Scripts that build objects
========================================================================

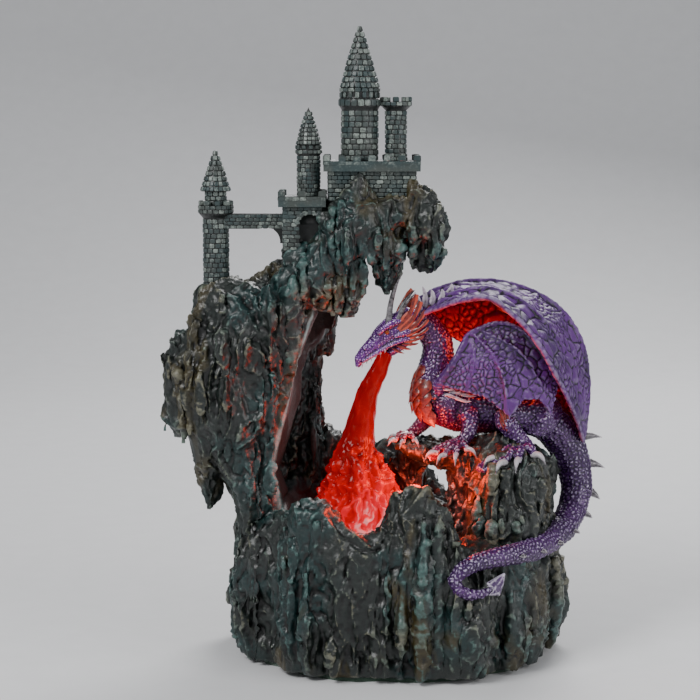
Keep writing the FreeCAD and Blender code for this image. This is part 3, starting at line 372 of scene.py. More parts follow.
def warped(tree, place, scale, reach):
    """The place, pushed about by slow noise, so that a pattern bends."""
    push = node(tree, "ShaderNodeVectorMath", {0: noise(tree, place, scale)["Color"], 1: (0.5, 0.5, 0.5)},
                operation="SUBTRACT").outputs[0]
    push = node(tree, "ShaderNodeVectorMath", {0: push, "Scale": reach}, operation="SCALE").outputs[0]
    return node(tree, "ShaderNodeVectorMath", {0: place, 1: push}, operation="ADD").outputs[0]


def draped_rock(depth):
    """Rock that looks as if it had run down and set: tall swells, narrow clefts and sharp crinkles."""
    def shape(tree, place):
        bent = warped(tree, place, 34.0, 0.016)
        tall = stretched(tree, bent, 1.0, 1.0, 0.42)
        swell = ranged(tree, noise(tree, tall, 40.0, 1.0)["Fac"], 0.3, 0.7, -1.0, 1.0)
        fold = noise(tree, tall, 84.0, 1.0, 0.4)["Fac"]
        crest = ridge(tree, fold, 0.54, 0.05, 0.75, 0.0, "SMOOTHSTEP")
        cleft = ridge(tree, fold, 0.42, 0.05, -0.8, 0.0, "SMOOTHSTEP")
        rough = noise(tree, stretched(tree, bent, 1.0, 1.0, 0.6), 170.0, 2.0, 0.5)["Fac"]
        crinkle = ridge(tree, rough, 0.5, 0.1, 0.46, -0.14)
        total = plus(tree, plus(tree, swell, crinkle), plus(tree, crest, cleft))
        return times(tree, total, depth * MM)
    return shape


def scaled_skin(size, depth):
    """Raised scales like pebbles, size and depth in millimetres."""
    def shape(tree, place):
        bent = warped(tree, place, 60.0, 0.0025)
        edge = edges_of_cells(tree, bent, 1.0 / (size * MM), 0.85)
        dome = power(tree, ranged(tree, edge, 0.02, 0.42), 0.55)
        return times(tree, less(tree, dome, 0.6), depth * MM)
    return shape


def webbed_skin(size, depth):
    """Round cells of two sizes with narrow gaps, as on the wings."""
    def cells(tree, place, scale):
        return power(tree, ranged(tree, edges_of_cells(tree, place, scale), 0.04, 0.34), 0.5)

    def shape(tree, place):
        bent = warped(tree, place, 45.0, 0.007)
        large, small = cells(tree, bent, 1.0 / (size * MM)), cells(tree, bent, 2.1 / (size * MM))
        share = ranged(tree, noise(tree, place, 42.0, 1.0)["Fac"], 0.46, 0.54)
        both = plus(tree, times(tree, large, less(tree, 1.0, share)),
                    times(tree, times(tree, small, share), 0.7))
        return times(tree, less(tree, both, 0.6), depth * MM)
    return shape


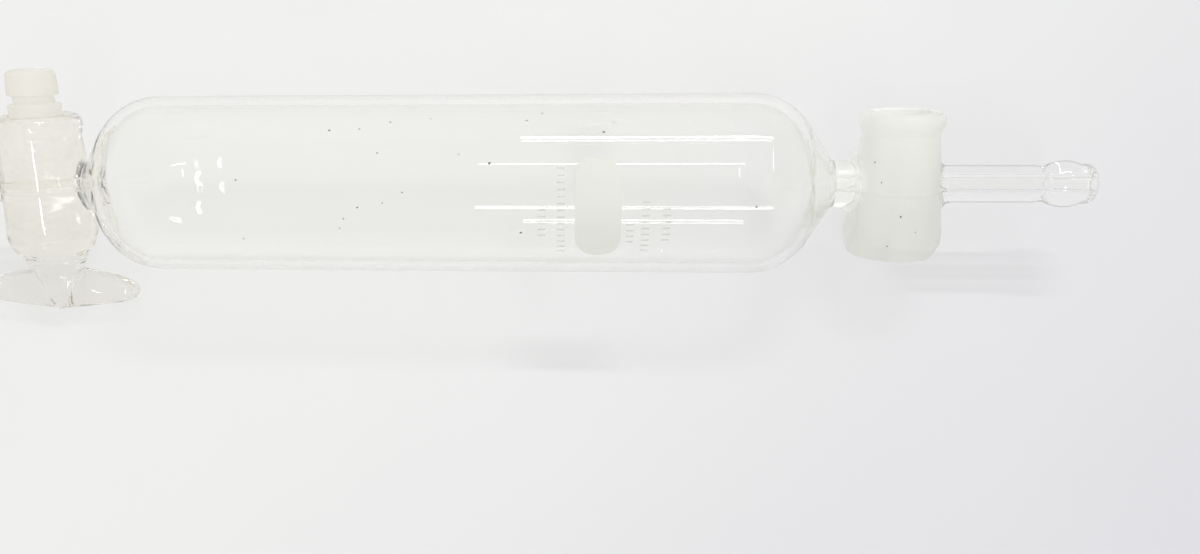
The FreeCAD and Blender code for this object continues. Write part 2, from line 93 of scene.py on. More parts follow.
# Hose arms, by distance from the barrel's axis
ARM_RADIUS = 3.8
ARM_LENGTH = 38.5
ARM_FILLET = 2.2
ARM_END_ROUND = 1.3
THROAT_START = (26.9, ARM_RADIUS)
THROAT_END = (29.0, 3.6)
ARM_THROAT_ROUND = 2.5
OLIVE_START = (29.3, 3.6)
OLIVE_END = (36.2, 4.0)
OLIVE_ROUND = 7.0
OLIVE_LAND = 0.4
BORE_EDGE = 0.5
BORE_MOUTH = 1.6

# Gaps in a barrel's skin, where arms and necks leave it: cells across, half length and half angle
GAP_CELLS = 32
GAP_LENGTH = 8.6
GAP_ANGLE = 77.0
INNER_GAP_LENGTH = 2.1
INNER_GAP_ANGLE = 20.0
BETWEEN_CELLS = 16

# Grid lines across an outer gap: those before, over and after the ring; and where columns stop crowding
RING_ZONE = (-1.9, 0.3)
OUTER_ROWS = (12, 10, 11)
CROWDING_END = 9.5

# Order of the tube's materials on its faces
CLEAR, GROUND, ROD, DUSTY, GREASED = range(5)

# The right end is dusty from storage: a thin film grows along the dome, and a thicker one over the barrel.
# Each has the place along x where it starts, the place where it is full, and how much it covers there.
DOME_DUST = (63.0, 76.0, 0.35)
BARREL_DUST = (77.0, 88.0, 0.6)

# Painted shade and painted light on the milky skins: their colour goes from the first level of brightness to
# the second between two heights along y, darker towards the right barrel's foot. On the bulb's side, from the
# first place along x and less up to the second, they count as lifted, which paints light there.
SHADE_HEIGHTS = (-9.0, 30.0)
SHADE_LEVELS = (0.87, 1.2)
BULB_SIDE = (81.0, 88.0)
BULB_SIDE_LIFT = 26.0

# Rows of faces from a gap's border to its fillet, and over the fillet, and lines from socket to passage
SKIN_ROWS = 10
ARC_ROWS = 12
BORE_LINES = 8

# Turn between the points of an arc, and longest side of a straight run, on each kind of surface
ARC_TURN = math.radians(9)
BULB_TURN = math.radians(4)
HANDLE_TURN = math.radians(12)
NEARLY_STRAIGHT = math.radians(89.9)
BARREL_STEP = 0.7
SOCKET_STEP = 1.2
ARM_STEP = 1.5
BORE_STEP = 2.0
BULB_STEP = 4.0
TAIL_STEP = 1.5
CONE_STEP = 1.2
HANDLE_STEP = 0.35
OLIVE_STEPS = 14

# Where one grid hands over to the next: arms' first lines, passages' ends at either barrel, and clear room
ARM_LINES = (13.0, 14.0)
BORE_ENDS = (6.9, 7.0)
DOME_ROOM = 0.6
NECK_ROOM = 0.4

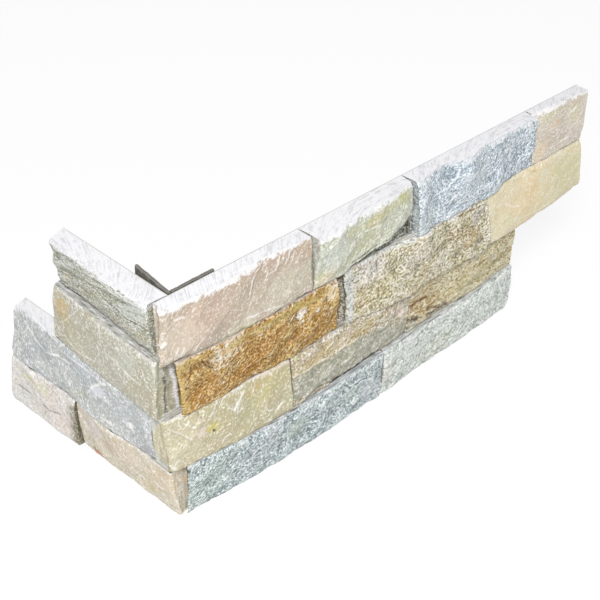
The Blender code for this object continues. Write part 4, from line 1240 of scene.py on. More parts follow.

========================================================================

Copy exactly, and only, the lines from the one containing "The FreeCAD and Blender code for this object" through the one containing "CLEAR, GROUND, ROD, DUSTY, GREASED = range(5)".

The FreeCAD and Blender code for this object continues. Write part 2, from line 93 of scene.py on. More parts follow.
# Hose arms, by distance from the barrel's axis
ARM_RADIUS = 3.8
ARM_LENGTH = 38.5
ARM_FILLET = 2.2
ARM_END_ROUND = 1.3
THROAT_START = (26.9, ARM_RADIUS)
THROAT_END = (29.0, 3.6)
ARM_THROAT_ROUND = 2.5
OLIVE_START = (29.3, 3.6)
OLIVE_END = (36.2, 4.0)
OLIVE_ROUND = 7.0
OLIVE_LAND = 0.4
BORE_EDGE = 0.5
BORE_MOUTH = 1.6

# Gaps in a barrel's skin, where arms and necks leave it: cells across, half length and half angle
GAP_CELLS = 32
GAP_LENGTH = 8.6
GAP_ANGLE = 77.0
INNER_GAP_LENGTH = 2.1
INNER_GAP_ANGLE = 20.0
BETWEEN_CELLS = 16

# Grid lines across an outer gap: those before, over and after the ring; and where columns stop crowding
RING_ZONE = (-1.9, 0.3)
OUTER_ROWS = (12, 10, 11)
CROWDING_END = 9.5

# Order of the tube's materials on its faces
CLEAR, GROUND, ROD, DUSTY, GREASED = range(5)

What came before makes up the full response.